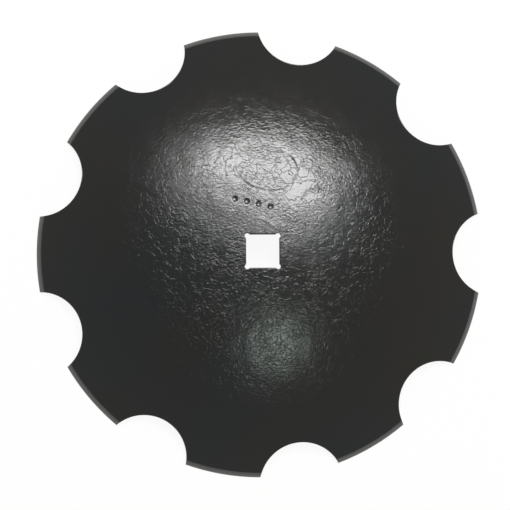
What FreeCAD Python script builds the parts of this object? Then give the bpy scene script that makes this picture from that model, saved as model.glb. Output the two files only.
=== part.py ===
import FreeCAD, Part
import os
import Sketcher

# Notched harrow disc blade: one dished steel plate, lying dome up.
# Millimetres. The axle hole's axis is Z and the cutting edge lies on the plane z = 0.
# The middle of one notch points along +X, and two sides of the square hole run along X.

os.makedirs("parts", exist_ok=True)

doc = FreeCAD.newDocument("harrow_disc_blade")

# ---------------------------------------------------------------- sizes
sheet = doc.addObject("Spreadsheet::Sheet", "sizes")

SIZES = [
    # alias, value, what it is
    ("disc_diameter", "560", "across the cutting edge, land to land"),
    ("dish_radius", "700", "spherical radius of the hollow side"),
    ("plate_thickness", "6", "steel sheet, measured square to its faces"),
    ("bevel_width", "5.9", "ground bevel on the dome side, in plan"),
    ("edge_land", "1.4", "blunt edge left below the bevel"),
    ("notch_count", "9", "notches around the edge, and as many lands"),
    ("notch_radius", "53", "radius of each round notch"),
    ("notch_centre_offset", "13.8", "from the cutting edge out to a notch's centre"),
    ("hole_across_flats", "41", "square axle hole, for a 40 mm square axle"),
    ("relief_radius", "3.2", "drilled relief in each corner of the hole"),
    ("relief_inset", "1.5", "from each flat in to the relief's centre"),
    ("hole_edge_break", "0.8", "small break on the hole's dome side"),
]

row = 1
for alias, value, meaning in SIZES:
    sheet.set("A%d" % row, alias)
    sheet.set("B%d" % row, value)
    sheet.set("C%d" % row, meaning)
    sheet.setAlias("B%d" % row, alias)
    row = row + 1

doc.recompute()


def size(alias):
    """The present value of a size in the sheet, as a plain number."""
    return float(sheet.get(alias))


def point(x, y):
    """A point on a sketch."""
    return FreeCAD.Vector(x, y, 0)


def origin_plane(body, role):
    """One of the body's own base planes, found by its role."""
    for item in body.Origin.OriginFeatures:
        if item.Role == role:
            return item
    raise RuntimeError("no plane " + role)


def new_sketch(body, name, role):
    """An empty sketch on one of the body's base planes."""
    sketch = body.newObject("Sketcher::SketchObject", name)
    sketch.AttachmentSupport = [(origin_plane(body, role), "")]
    sketch.MapMode = "FlatFace"
    return sketch


def measure(sketch, constraint, name, formula):
    """Add a sized constraint and tie it to the sheet."""
    index = sketch.addConstraint(constraint)
    sketch.renameConstraint(index, name)
    sketch.setExpression("Constraints." + name, formula)


# Sketcher's numbers for the origin and the two axes, and for the places on a curve.
AXES = -1
HORIZONTAL_AXIS = -1
VERTICAL_AXIS = -2
START = 1
END = 2
CENTRE = 3

body = doc.addObject("PartDesign::Body", "disc_blade")
body.Label = "disc_blade"

# ---------------------------------------------------------------- dished plate
# Half the blade's cross-section: two concentric arcs, closed by the bevel and the
# blunt edge on the outside and by the axis in the middle.
edge_radius = size("disc_diameter") / 2
edge_land = size("edge_land")
dish_radius = size("dish_radius")
dome_radius = dish_radius + size("plate_thickness")
centre_depth = (dish_radius ** 2 - edge_radius ** 2) ** 0.5
hollow_depth = dish_radius - centre_depth
bevel_start = edge_radius - size("bevel_width")
bevel_height = (dome_radius ** 2 - bevel_start ** 2) ** 0.5 - centre_depth

profile = new_sketch(body, "plate_section", "XZ_Plane")

centre = point(0, -centre_depth)
hollow_apex = point(0, hollow_depth)
dome_apex = point(0, dome_radius - centre_depth)
edge_bottom = point(edge_radius, 0)
edge_top = point(edge_radius, edge_land)
bevel_top = point(bevel_start, bevel_height)


def arc_about(middle, first, last):
    """Counter-clockwise arc about a middle, from one point to another."""
    radius = first.distanceToPoint(middle)
    circle = Part.Circle(middle, FreeCAD.Vector(0, 0, 1), radius)
    return Part.ArcOfCircle(circle, circle.parameter(first), circle.parameter(last))


hollow_side = profile.addGeometry(arc_about(centre, edge_bottom, hollow_apex), False)
dome_side = profile.addGeometry(arc_about(centre, bevel_top, dome_apex), False)
axis_line = profile.addGeometry(Part.LineSegment(hollow_apex, dome_apex), False)
bevel_line = profile.addGeometry(Part.LineSegment(bevel_top, edge_top), False)
land_line = profile.addGeometry(Part.LineSegment(edge_top, edge_bottom), False)

profile.addConstraint(Sketcher.Constraint("Coincident", hollow_side, CENTRE, dome_side, CENTRE))
profile.addConstraint(Sketcher.Constraint("PointOnObject", hollow_side, CENTRE, VERTICAL_AXIS))
profile.addConstraint(Sketcher.Constraint("Coincident", hollow_side, END, axis_line, START))
profile.addConstraint(Sketcher.Constraint("Coincident", dome_side, END, axis_line, END))
profile.addConstraint(Sketcher.Constraint("PointOnObject", axis_line, START, VERTICAL_AXIS))
profile.addConstraint(Sketcher.Constraint("PointOnObject", axis_line, END, VERTICAL_AXIS))
profile.addConstraint(Sketcher.Constraint("Coincident", dome_side, START, bevel_line, START))
profile.addConstraint(Sketcher.Constraint("Coincident", bevel_line, END, land_line, START))
profile.addConstraint(Sketcher.Constraint("Coincident", land_line, END, hollow_side, START))
profile.addConstraint(Sketcher.Constraint("Vertical", land_line))
profile.addConstraint(Sketcher.Constraint("PointOnObject", land_line, END, HORIZONTAL_AXIS))

measure(
    profile,
    Sketcher.Constraint("Radius", hollow_side, dish_radius),
    "hollow_side_radius",
    "sizes.dish_radius",
)
measure(
    profile,
    Sketcher.Constraint("Radius", dome_side, dome_radius),
    "dome_side_radius",
    "sizes.dish_radius + sizes.plate_thickness",
)
measure(
    profile,
    Sketcher.Constraint("DistanceX", AXES, START, land_line, END, edge_radius),
    "edge_reach",
    "sizes.disc_diameter / 2",
)
measure(
    profile,
    Sketcher.Constraint("DistanceY", land_line, END, land_line, START, edge_land),
    "land_height",
    "sizes.edge_land",
)
measure(
    profile,
    Sketcher.Constraint("DistanceX", bevel_line, START, bevel_line, END, edge_radius - bevel_start),
    "bevel_reach",
    "sizes.bevel_width",
)

plate = body.newObject("PartDesign::Revolution", "dished_plate")
plate.Profile = profile
plate.ReferenceAxis = (profile, ["V_Axis"])
plate.Angle = 360
doc.recompute()
plate_volume = plate.Shape.Volume

# ---------------------------------------------------------------- square axle hole
# Four flats, joined by a round relief that bites past each corner, so that neither the
# axle's corners nor a crack find a sharp corner to start in.
half = size("hole_across_flats") / 2
offset = half - size("relief_inset")
relief_radius = size("relief_radius")
reach = (relief_radius ** 2 - size("relief_inset") ** 2) ** 0.5
flat_end = offset - reach

hole_sketch = new_sketch(body, "axle_hole_outline", "XY_Plane")

right_flat = hole_sketch.addGeometry(
    Part.LineSegment(point(half, -flat_end), point(half, flat_end)), False
)
top_flat = hole_sketch.addGeometry(
    Part.LineSegment(point(flat_end, half), point(-flat_end, half)), False
)
left_flat = hole_sketch.addGeometry(
    Part.LineSegment(point(-half, flat_end), point(-half, -flat_end)), False
)
bottom_flat = hole_sketch.addGeometry(
    Part.LineSegment(point(-flat_end, -half), point(flat_end, -half)), False
)
top_right = hole_sketch.addGeometry(
    arc_about(point(offset, offset), point(half, flat_end), point(flat_end, half)), False
)
top_left = hole_sketch.addGeometry(
    arc_about(point(-offset, offset), point(-flat_end, half), point(-half, flat_end)), False
)
bottom_left = hole_sketch.addGeometry(
    arc_about(point(-offset, -offset), point(-half, -flat_end), point(-flat_end, -half)), False
)
bottom_right = hole_sketch.addGeometry(
    arc_about(point(offset, -offset), point(flat_end, -half), point(half, -flat_end)), False
)

# Round the outline: each flat ends where the next relief starts.
OUTLINE = [
    right_flat,
    top_right,
    top_flat,
    top_left,
    left_flat,
    bottom_left,
    bottom_flat,
    bottom_right,
]
for index in range(len(OUTLINE)):
    following = OUTLINE[(index + 1) % len(OUTLINE)]
    hole_sketch.addConstraint(
        Sketcher.Constraint("Coincident", OUTLINE[index], END, following, START)
    )

for flat in (right_flat, left_flat):
    hole_sketch.addConstraint(Sketcher.Constraint("Vertical", flat))
for flat in (top_flat, bottom_flat):
    hole_sketch.addConstraint(Sketcher.Constraint("Horizontal", flat))

# Each flat's distance from the axis, measured away from the axis.
measure(
    hole_sketch,
    Sketcher.Constraint("DistanceX", AXES, START, right_flat, START, half),
    "right_reach",
    "sizes.hole_across_flats / 2",
)
measure(
    hole_sketch,
    Sketcher.Constraint("DistanceX", left_flat, START, AXES, START, half),
    "left_reach",
    "sizes.hole_across_flats / 2",
)
measure(
    hole_sketch,
    Sketcher.Constraint("DistanceY", AXES, START, top_flat, START, half),
    "top_reach",
    "sizes.hole_across_flats / 2",
)
measure(
    hole_sketch,
    Sketcher.Constraint("DistanceY", bottom_flat, START, AXES, START, half),
    "bottom_reach",
    "sizes.hole_across_flats / 2",
)

# Each relief: its radius, and its centre's two distances from the axis.
RELIEF_OFFSET = "sizes.hole_across_flats / 2 - sizes.relief_inset"
RELIEFS = [
    (top_right, "top_right", 1, 1),
    (top_left, "top_left", -1, 1),
    (bottom_left, "bottom_left", -1, -1),
    (bottom_right, "bottom_right", 1, -1),
]
for relief, name, side_x, side_y in RELIEFS:
    measure(
        hole_sketch,
        Sketcher.Constraint("Radius", relief, relief_radius),
        name + "_radius",
        "sizes.relief_radius",
    )
    if side_x > 0:
        across = Sketcher.Constraint("DistanceX", AXES, START, relief, CENTRE, offset)
    else:
        across = Sketcher.Constraint("DistanceX", relief, CENTRE, AXES, START, offset)
    measure(hole_sketch, across, name + "_across", RELIEF_OFFSET)
    if side_y > 0:
        along = Sketcher.Constraint("DistanceY", AXES, START, relief, CENTRE, offset)
    else:
        along = Sketcher.Constraint("DistanceY", relief, CENTRE, AXES, START, offset)
    measure(hole_sketch, along, name + "_along", RELIEF_OFFSET)

axle_hole = body.newObject("PartDesign::Pocket", "axle_hole")
axle_hole.Profile = hole_sketch
axle_hole.Type = "ThroughAll"
axle_hole.Reversed = True
doc.recompute()
holed_volume = axle_hole.Shape.Volume

# The hole's edge on the dome side is broken all round. Its edges are the ones that lie
# wholly above the hollow side's apex.
broken_edges = []
for number, edge in enumerate(axle_hole.Shape.Edges, start=1):
    if edge.BoundBox.ZMin > hollow_depth:
        broken_edges.append("Edge%d" % number)

edge_break = body.newObject("PartDesign::Chamfer", "axle_hole_edge_break")
edge_break.Base = (axle_hole, broken_edges)
edge_break.setExpression("Size", "sizes.hole_edge_break")
doc.recompute()
broken_volume = edge_break.Shape.Volume

# ---------------------------------------------------------------- notches
notch_sketch = new_sketch(body, "notch_outline", "XY_Plane")
notch_radius = size("notch_radius")
notch_reach = edge_radius + size("notch_centre_offset")

notch_circle = notch_sketch.addGeometry(
    Part.Circle(point(notch_reach, 0), FreeCAD.Vector(0, 0, 1), notch_radius), False
)
notch_sketch.addConstraint(
    Sketcher.Constraint("PointOnObject", notch_circle, CENTRE, HORIZONTAL_AXIS)
)
measure(
    notch_sketch,
    Sketcher.Constraint("Radius", notch_circle, notch_radius),
    "notch_size",
    "sizes.notch_radius",
)
measure(
    notch_sketch,
    Sketcher.Constraint("DistanceX", AXES, START, notch_circle, CENTRE, notch_reach),
    "notch_reach",
    "sizes.disc_diameter / 2 + sizes.notch_centre_offset",
)

notch = body.newObject("PartDesign::Pocket", "notch")
notch.Profile = notch_sketch
notch.Type = "ThroughAll"
notch.Reversed = True
doc.recompute()
notched_volume = notch.Shape.Volume

notches = body.newObject("PartDesign::PolarPattern", "notches")
notches.Originals = [notch]
notches.Axis = (notch_sketch, ["N_Axis"])
notches.Angle = 360
notches.setExpression("Occurrences", "sizes.notch_count")
body.Tip = notches
doc.recompute()
blade_volume = notches.Shape.Volume

# ---------------------------------------------------------------- checks
for item in doc.Objects:
    if "Invalid" in item.State or "Error" in item.State:
        raise RuntimeError("%s is %s" % (item.Name, item.State))
    shape = getattr(item, "Shape", None)
    if shape is not None and item.isDerivedFrom("PartDesign::Feature"):
        if shape.isNull() or not shape.isValid():
            raise RuntimeError(item.Name + " has a bad shape")

if not plate_volume > holed_volume > broken_volume > notched_volume > blade_volume:
    raise RuntimeError("a cut took nothing away")
one_notch = broken_volume - notched_volume
all_notches = broken_volume - blade_volume
if abs(all_notches / one_notch - size("notch_count")) > 0.001:
    raise RuntimeError("the notches aren't all alike")
if len(body.Shape.Solids) != 1:
    raise RuntimeError("the blade isn't one solid")

box = body.Shape.BoundBox
print("plate %.0f mm3, finished %.0f mm3" % (plate_volume, blade_volume))
print("x %.2f to %.2f, y %.2f to %.2f, z %.2f to %.2f mm" % (
    box.XMin, box.XMax, box.YMin, box.YMax, box.ZMin, box.ZMax
))

body.Shape.exportStep("parts/disc_blade.step")
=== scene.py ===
# %% [markdown]
# # A notched disc blade for a harrow
# A harrow carries rows of these blades on a square axle. Each blade is one dished steel plate with
# a square hole in its middle and round notches in its rim, pressed hot, hardened and then coated
# with black enamel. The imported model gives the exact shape. This lesson builds the visible skin of
# that plate as one closed numpy surface, gives it an enamel finish, and lights it softly.

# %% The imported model
import math

import bpy
import numpy as np
from mathutils import Matrix, Vector


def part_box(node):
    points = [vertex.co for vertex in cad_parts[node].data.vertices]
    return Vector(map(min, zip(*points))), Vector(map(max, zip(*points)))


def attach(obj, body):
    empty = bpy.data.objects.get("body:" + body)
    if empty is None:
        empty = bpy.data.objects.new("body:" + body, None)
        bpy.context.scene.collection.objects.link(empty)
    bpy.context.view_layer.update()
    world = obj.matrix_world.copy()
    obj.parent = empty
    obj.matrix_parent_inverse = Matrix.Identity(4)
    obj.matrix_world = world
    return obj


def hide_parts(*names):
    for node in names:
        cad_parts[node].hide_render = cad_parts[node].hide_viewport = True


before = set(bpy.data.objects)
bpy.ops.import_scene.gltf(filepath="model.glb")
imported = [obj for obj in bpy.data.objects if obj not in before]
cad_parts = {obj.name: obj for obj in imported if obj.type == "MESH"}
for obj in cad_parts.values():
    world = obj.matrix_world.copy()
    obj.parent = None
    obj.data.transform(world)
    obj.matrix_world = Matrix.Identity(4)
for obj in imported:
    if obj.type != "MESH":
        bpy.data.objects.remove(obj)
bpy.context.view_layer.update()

print("nodes:", sorted(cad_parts))

# %% [markdown]
# ## The camera
# The blade lies on its hollow side, and it is seen from nearly straight above with a long lens.
# A camera can be aimed with a constraint, but a matrix made of three directions stays fixed and is
# easy to read: to the right, up, and back towards the viewer.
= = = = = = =
### Problem statement
Would you quote everything above from the line containing "if not plate_volume" down to the line containing "import math"? Include both of those lines and nothing else.

### Expected output
if not plate_volume > holed_volume > broken_volume > notched_volume > blade_volume:
    raise RuntimeError("a cut took nothing away")
one_notch = broken_volume - notched_volume
all_notches = broken_volume - blade_volume
if abs(all_notches / one_notch - size("notch_count")) > 0.001:
    raise RuntimeError("the notches aren't all alike")
if len(body.Shape.Solids) != 1:
    raise RuntimeError("the blade isn't one solid")

box = body.Shape.BoundBox
print("plate %.0f mm3, finished %.0f mm3" % (plate_volume, blade_volume))
print("x %.2f to %.2f, y %.2f to %.2f, z %.2f to %.2f mm" % (
    box.XMin, box.XMax, box.YMin, box.YMax, box.ZMin, box.ZMax
))

body.Shape.exportStep("parts/disc_blade.step")
=== scene.py ===
# %% [markdown]
# # A notched disc blade for a harrow
# A harrow carries rows of these blades on a square axle. Each blade is one dished steel plate with
# a square hole in its middle and round notches in its rim, pressed hot, hardened and then coated
# with black enamel. The imported model gives the exact shape. This lesson builds the visible skin of
# that plate as one closed numpy surface, gives it an enamel finish, and lights it softly.

# %% The imported model
import math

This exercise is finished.